→ **What you have to do**
Output the full material exactly as it appears here.

════

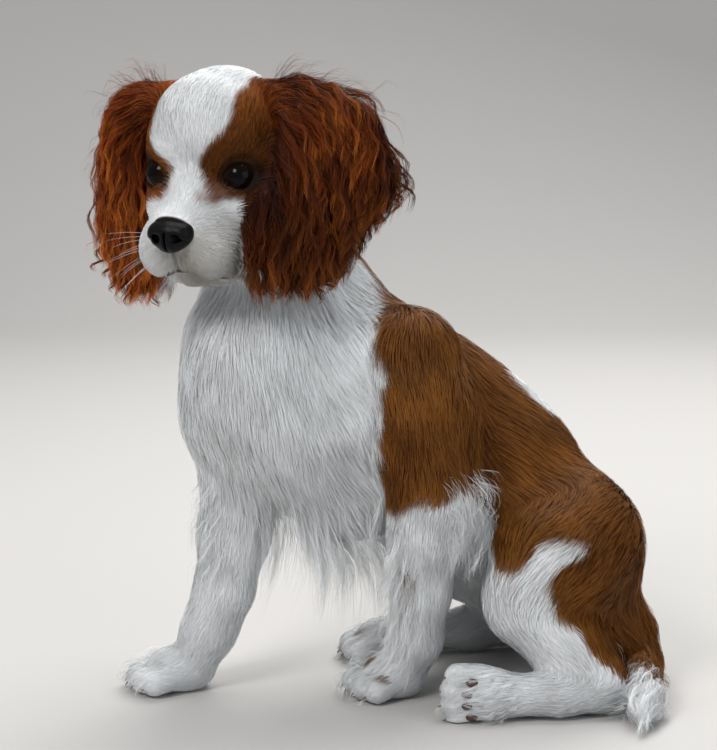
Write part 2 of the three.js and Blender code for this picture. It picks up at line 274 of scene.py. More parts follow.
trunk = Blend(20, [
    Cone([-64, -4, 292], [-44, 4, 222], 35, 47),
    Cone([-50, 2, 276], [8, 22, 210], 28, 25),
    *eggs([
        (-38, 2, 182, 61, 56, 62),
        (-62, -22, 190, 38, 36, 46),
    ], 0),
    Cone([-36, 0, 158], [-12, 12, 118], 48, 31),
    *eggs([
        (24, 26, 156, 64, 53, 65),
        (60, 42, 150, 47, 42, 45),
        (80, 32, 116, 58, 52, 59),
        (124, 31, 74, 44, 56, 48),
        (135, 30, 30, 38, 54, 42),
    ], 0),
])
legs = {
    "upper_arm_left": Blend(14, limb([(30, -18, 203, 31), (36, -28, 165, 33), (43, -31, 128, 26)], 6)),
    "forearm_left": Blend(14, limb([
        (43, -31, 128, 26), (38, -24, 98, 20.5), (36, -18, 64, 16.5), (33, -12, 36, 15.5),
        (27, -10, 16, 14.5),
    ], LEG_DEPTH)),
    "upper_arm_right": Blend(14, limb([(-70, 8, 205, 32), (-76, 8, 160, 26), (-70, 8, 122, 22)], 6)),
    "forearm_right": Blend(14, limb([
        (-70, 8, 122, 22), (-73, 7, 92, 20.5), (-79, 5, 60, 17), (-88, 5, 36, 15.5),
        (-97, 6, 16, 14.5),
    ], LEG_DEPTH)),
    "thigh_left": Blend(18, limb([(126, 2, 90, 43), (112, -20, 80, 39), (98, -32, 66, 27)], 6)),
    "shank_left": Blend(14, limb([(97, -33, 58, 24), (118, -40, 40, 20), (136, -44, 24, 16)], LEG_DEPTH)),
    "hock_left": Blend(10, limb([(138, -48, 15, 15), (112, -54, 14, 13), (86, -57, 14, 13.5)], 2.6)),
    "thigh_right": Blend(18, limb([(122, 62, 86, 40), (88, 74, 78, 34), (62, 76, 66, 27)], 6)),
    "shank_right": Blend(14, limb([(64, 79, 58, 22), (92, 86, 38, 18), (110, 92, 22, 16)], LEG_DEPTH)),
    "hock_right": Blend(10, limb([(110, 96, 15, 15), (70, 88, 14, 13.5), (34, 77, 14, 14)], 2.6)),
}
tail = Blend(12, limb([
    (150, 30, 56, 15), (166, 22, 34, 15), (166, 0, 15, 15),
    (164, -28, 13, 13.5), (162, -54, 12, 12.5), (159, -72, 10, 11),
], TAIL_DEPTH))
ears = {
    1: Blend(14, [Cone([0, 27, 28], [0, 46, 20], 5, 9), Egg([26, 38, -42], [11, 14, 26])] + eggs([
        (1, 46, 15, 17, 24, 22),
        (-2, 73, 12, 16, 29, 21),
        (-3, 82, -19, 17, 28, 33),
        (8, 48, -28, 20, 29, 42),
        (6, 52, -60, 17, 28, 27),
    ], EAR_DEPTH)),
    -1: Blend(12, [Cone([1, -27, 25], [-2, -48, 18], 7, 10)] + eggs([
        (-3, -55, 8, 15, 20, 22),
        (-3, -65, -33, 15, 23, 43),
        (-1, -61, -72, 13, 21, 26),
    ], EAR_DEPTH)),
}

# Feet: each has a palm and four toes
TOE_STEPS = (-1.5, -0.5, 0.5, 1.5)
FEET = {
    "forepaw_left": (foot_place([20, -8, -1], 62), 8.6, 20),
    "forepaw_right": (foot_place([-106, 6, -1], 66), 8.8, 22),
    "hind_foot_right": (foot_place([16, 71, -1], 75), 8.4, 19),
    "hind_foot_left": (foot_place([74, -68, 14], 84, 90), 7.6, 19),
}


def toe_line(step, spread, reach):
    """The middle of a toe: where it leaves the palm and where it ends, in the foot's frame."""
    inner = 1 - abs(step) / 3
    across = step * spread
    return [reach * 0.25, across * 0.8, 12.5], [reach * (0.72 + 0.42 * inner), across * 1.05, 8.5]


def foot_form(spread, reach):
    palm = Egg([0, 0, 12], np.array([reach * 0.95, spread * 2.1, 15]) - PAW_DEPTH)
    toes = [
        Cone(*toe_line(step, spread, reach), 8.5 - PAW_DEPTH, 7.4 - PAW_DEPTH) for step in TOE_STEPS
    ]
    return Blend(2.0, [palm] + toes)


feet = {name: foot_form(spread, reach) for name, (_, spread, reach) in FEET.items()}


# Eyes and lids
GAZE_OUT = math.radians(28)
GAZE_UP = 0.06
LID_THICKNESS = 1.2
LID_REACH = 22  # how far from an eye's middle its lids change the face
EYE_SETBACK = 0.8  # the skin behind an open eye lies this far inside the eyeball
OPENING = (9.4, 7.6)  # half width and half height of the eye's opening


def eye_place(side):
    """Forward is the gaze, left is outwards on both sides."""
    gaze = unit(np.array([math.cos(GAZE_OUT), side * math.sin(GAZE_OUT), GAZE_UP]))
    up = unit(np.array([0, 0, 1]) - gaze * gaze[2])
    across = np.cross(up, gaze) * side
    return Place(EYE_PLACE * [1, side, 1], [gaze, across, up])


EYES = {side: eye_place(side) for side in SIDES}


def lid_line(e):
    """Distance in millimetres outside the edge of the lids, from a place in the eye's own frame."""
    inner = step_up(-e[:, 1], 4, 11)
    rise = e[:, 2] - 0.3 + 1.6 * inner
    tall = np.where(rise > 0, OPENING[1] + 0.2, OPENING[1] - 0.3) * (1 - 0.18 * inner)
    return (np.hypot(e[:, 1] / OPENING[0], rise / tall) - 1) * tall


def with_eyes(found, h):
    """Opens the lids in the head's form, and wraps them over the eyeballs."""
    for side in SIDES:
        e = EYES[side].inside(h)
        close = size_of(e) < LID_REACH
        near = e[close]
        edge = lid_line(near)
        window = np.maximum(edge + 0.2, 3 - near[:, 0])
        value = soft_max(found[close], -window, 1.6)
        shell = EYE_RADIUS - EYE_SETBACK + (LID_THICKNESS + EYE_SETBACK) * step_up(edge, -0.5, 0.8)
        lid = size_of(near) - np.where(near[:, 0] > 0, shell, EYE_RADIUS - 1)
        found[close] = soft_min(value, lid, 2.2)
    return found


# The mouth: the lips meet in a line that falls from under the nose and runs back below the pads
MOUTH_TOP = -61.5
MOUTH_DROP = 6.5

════

→ **Worked solution**
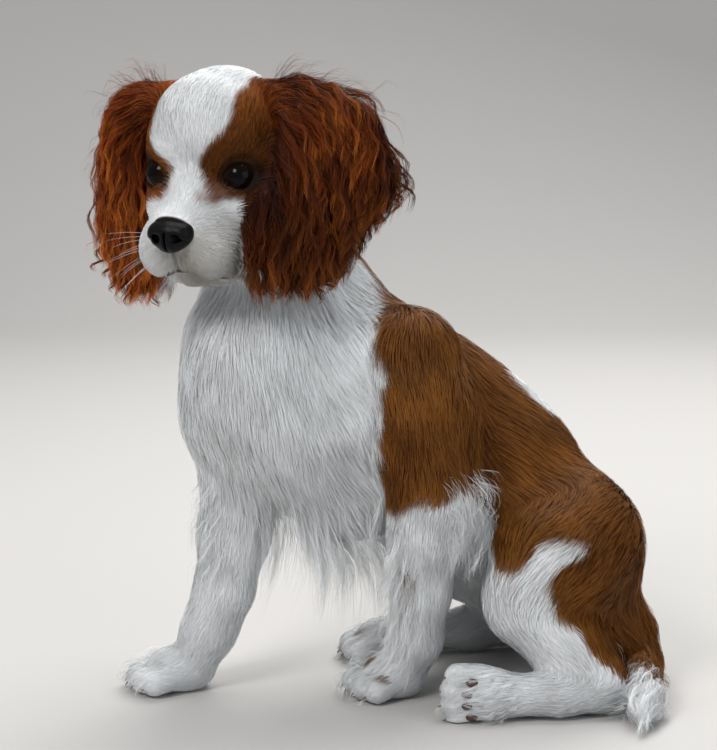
Write part 2 of the three.js and Blender code for this picture. It picks up at line 274 of scene.py. More parts follow.
trunk = Blend(20, [
    Cone([-64, -4, 292], [-44, 4, 222], 35, 47),
    Cone([-50, 2, 276], [8, 22, 210], 28, 25),
    *eggs([
        (-38, 2, 182, 61, 56, 62),
        (-62, -22, 190, 38, 36, 46),
    ], 0),
    Cone([-36, 0, 158], [-12, 12, 118], 48, 31),
    *eggs([
        (24, 26, 156, 64, 53, 65),
        (60, 42, 150, 47, 42, 45),
        (80, 32, 116, 58, 52, 59),
        (124, 31, 74, 44, 56, 48),
        (135, 30, 30, 38, 54, 42),
    ], 0),
])
legs = {
    "upper_arm_left": Blend(14, limb([(30, -18, 203, 31), (36, -28, 165, 33), (43, -31, 128, 26)], 6)),
    "forearm_left": Blend(14, limb([
        (43, -31, 128, 26), (38, -24, 98, 20.5), (36, -18, 64, 16.5), (33, -12, 36, 15.5),
        (27, -10, 16, 14.5),
    ], LEG_DEPTH)),
    "upper_arm_right": Blend(14, limb([(-70, 8, 205, 32), (-76, 8, 160, 26), (-70, 8, 122, 22)], 6)),
    "forearm_right": Blend(14, limb([
        (-70, 8, 122, 22), (-73, 7, 92, 20.5), (-79, 5, 60, 17), (-88, 5, 36, 15.5),
        (-97, 6, 16, 14.5),
    ], LEG_DEPTH)),
    "thigh_left": Blend(18, limb([(126, 2, 90, 43), (112, -20, 80, 39), (98, -32, 66, 27)], 6)),
    "shank_left": Blend(14, limb([(97, -33, 58, 24), (118, -40, 40, 20), (136, -44, 24, 16)], LEG_DEPTH)),
    "hock_left": Blend(10, limb([(138, -48, 15, 15), (112, -54, 14, 13), (86, -57, 14, 13.5)], 2.6)),
    "thigh_right": Blend(18, limb([(122, 62, 86, 40), (88, 74, 78, 34), (62, 76, 66, 27)], 6)),
    "shank_right": Blend(14, limb([(64, 79, 58, 22), (92, 86, 38, 18), (110, 92, 22, 16)], LEG_DEPTH)),
    "hock_right": Blend(10, limb([(110, 96, 15, 15), (70, 88, 14, 13.5), (34, 77, 14, 14)], 2.6)),
}
tail = Blend(12, limb([
    (150, 30, 56, 15), (166, 22, 34, 15), (166, 0, 15, 15),
    (164, -28, 13, 13.5), (162, -54, 12, 12.5), (159, -72, 10, 11),
], TAIL_DEPTH))
ears = {
    1: Blend(14, [Cone([0, 27, 28], [0, 46, 20], 5, 9), Egg([26, 38, -42], [11, 14, 26])] + eggs([
        (1, 46, 15, 17, 24, 22),
        (-2, 73, 12, 16, 29, 21),
        (-3, 82, -19, 17, 28, 33),
        (8, 48, -28, 20, 29, 42),
        (6, 52, -60, 17, 28, 27),
    ], EAR_DEPTH)),
    -1: Blend(12, [Cone([1, -27, 25], [-2, -48, 18], 7, 10)] + eggs([
        (-3, -55, 8, 15, 20, 22),
        (-3, -65, -33, 15, 23, 43),
        (-1, -61, -72, 13, 21, 26),
    ], EAR_DEPTH)),
}

# Feet: each has a palm and four toes
TOE_STEPS = (-1.5, -0.5, 0.5, 1.5)
FEET = {
    "forepaw_left": (foot_place([20, -8, -1], 62), 8.6, 20),
    "forepaw_right": (foot_place([-106, 6, -1], 66), 8.8, 22),
    "hind_foot_right": (foot_place([16, 71, -1], 75), 8.4, 19),
    "hind_foot_left": (foot_place([74, -68, 14], 84, 90), 7.6, 19),
}


def toe_line(step, spread, reach):
    """The middle of a toe: where it leaves the palm and where it ends, in the foot's frame."""
    inner = 1 - abs(step) / 3
    across = step * spread
    return [reach * 0.25, across * 0.8, 12.5], [reach * (0.72 + 0.42 * inner), across * 1.05, 8.5]


def foot_form(spread, reach):
    palm = Egg([0, 0, 12], np.array([reach * 0.95, spread * 2.1, 15]) - PAW_DEPTH)
    toes = [
        Cone(*toe_line(step, spread, reach), 8.5 - PAW_DEPTH, 7.4 - PAW_DEPTH) for step in TOE_STEPS
    ]
    return Blend(2.0, [palm] + toes)


feet = {name: foot_form(spread, reach) for name, (_, spread, reach) in FEET.items()}


# Eyes and lids
GAZE_OUT = math.radians(28)
GAZE_UP = 0.06
LID_THICKNESS = 1.2
LID_REACH = 22  # how far from an eye's middle its lids change the face
EYE_SETBACK = 0.8  # the skin behind an open eye lies this far inside the eyeball
OPENING = (9.4, 7.6)  # half width and half height of the eye's opening


def eye_place(side):
    """Forward is the gaze, left is outwards on both sides."""
    gaze = unit(np.array([math.cos(GAZE_OUT), side * math.sin(GAZE_OUT), GAZE_UP]))
    up = unit(np.array([0, 0, 1]) - gaze * gaze[2])
    across = np.cross(up, gaze) * side
    return Place(EYE_PLACE * [1, side, 1], [gaze, across, up])


EYES = {side: eye_place(side) for side in SIDES}


def lid_line(e):
    """Distance in millimetres outside the edge of the lids, from a place in the eye's own frame."""
    inner = step_up(-e[:, 1], 4, 11)
    rise = e[:, 2] - 0.3 + 1.6 * inner
    tall = np.where(rise > 0, OPENING[1] + 0.2, OPENING[1] - 0.3) * (1 - 0.18 * inner)
    return (np.hypot(e[:, 1] / OPENING[0], rise / tall) - 1) * tall


def with_eyes(found, h):
    """Opens the lids in the head's form, and wraps them over the eyeballs."""
    for side in SIDES:
        e = EYES[side].inside(h)
        close = size_of(e) < LID_REACH
        near = e[close]
        edge = lid_line(near)
        window = np.maximum(edge + 0.2, 3 - near[:, 0])
        value = soft_max(found[close], -window, 1.6)
        shell = EYE_RADIUS - EYE_SETBACK + (LID_THICKNESS + EYE_SETBACK) * step_up(edge, -0.5, 0.8)
        lid = size_of(near) - np.where(near[:, 0] > 0, shell, EYE_RADIUS - 1)
        found[close] = soft_min(value, lid, 2.2)
    return found


# The mouth: the lips meet in a line that falls from under the nose and runs back below the pads
MOUTH_TOP = -61.5
MOUTH_DROP = 6.5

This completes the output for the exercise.